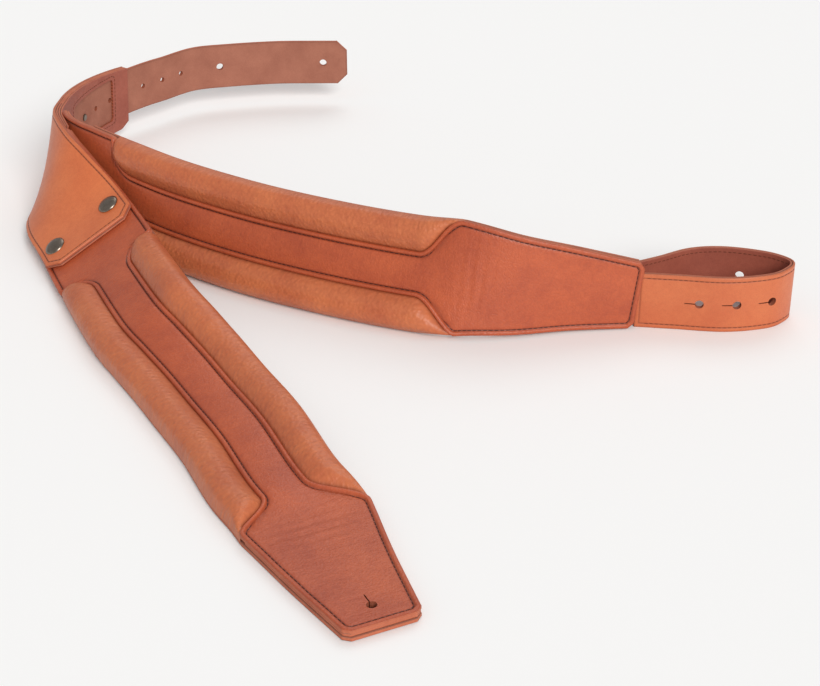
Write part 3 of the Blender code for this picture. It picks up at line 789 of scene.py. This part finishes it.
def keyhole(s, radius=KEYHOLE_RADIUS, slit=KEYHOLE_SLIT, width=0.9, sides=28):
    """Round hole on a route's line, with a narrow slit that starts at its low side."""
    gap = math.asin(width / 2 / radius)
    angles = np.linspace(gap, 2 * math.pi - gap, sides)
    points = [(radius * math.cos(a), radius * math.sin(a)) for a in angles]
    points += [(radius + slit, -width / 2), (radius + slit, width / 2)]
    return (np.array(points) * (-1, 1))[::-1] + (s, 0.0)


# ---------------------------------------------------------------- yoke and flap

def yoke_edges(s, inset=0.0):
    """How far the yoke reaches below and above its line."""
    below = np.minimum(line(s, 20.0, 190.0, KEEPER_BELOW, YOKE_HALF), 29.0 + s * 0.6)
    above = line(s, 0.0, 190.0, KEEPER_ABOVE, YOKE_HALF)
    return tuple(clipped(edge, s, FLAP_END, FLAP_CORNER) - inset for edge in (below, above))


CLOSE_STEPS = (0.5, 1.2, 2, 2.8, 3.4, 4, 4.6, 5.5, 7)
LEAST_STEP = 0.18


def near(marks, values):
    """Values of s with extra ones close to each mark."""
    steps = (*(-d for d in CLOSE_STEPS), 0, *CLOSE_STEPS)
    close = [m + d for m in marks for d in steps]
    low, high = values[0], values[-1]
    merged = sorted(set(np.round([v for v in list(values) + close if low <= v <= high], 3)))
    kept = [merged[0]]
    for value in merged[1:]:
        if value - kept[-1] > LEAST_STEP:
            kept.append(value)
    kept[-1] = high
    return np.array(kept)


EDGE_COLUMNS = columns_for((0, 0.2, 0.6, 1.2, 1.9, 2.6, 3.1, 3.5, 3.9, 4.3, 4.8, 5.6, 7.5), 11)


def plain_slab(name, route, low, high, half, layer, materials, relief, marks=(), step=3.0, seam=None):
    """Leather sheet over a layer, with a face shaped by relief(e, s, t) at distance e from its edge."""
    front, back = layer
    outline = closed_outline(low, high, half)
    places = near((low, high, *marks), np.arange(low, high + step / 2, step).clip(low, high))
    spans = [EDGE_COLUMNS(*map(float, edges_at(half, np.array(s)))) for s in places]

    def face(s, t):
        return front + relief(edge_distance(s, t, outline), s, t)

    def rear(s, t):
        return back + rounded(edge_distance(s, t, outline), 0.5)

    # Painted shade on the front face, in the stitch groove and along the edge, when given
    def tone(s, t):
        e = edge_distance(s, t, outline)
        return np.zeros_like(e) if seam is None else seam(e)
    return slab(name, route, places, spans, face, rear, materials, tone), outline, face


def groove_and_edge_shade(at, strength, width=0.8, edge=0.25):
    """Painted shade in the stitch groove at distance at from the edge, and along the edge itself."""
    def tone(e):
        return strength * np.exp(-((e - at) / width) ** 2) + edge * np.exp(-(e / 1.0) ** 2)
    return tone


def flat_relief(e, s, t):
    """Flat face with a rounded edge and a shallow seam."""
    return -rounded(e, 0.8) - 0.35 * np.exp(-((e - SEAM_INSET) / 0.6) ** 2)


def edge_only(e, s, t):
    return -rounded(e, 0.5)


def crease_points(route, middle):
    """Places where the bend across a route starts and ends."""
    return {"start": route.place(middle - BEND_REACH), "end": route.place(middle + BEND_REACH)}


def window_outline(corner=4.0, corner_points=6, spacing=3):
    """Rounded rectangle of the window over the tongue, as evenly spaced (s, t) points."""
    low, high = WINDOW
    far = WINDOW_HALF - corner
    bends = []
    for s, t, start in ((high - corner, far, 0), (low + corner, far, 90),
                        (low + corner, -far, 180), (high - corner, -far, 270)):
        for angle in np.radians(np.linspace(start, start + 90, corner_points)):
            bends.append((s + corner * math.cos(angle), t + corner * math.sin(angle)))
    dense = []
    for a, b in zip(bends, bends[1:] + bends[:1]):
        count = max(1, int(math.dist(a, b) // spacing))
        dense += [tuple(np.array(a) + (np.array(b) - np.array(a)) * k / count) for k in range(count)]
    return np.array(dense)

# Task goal
Reproduce, please, the lines of the material from its first line down to the line containing "5.6, 7.5), 11)", keeping both ends and nothing beyond them.

# Result of this task
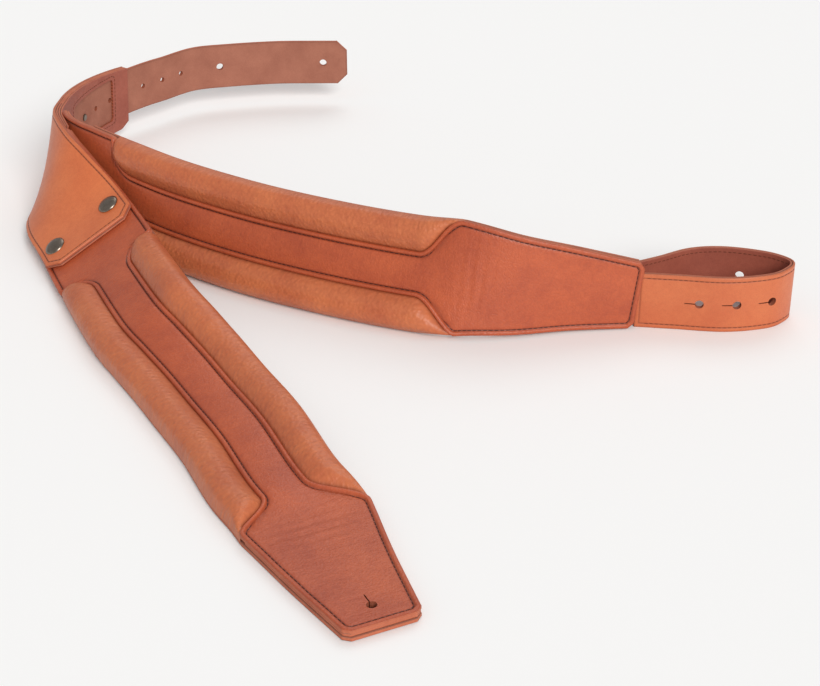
Write part 3 of the Blender code for this picture. It picks up at line 789 of scene.py. This part finishes it.
def keyhole(s, radius=KEYHOLE_RADIUS, slit=KEYHOLE_SLIT, width=0.9, sides=28):
    """Round hole on a route's line, with a narrow slit that starts at its low side."""
    gap = math.asin(width / 2 / radius)
    angles = np.linspace(gap, 2 * math.pi - gap, sides)
    points = [(radius * math.cos(a), radius * math.sin(a)) for a in angles]
    points += [(radius + slit, -width / 2), (radius + slit, width / 2)]
    return (np.array(points) * (-1, 1))[::-1] + (s, 0.0)


# ---------------------------------------------------------------- yoke and flap

def yoke_edges(s, inset=0.0):
    """How far the yoke reaches below and above its line."""
    below = np.minimum(line(s, 20.0, 190.0, KEEPER_BELOW, YOKE_HALF), 29.0 + s * 0.6)
    above = line(s, 0.0, 190.0, KEEPER_ABOVE, YOKE_HALF)
    return tuple(clipped(edge, s, FLAP_END, FLAP_CORNER) - inset for edge in (below, above))


CLOSE_STEPS = (0.5, 1.2, 2, 2.8, 3.4, 4, 4.6, 5.5, 7)
LEAST_STEP = 0.18


def near(marks, values):
    """Values of s with extra ones close to each mark."""
    steps = (*(-d for d in CLOSE_STEPS), 0, *CLOSE_STEPS)
    close = [m + d for m in marks for d in steps]
    low, high = values[0], values[-1]
    merged = sorted(set(np.round([v for v in list(values) + close if low <= v <= high], 3)))
    kept = [merged[0]]
    for value in merged[1:]:
        if value - kept[-1] > LEAST_STEP:
            kept.append(value)
    kept[-1] = high
    return np.array(kept)


EDGE_COLUMNS = columns_for((0, 0.2, 0.6, 1.2, 1.9, 2.6, 3.1, 3.5, 3.9, 4.3, 4.8, 5.6, 7.5), 11)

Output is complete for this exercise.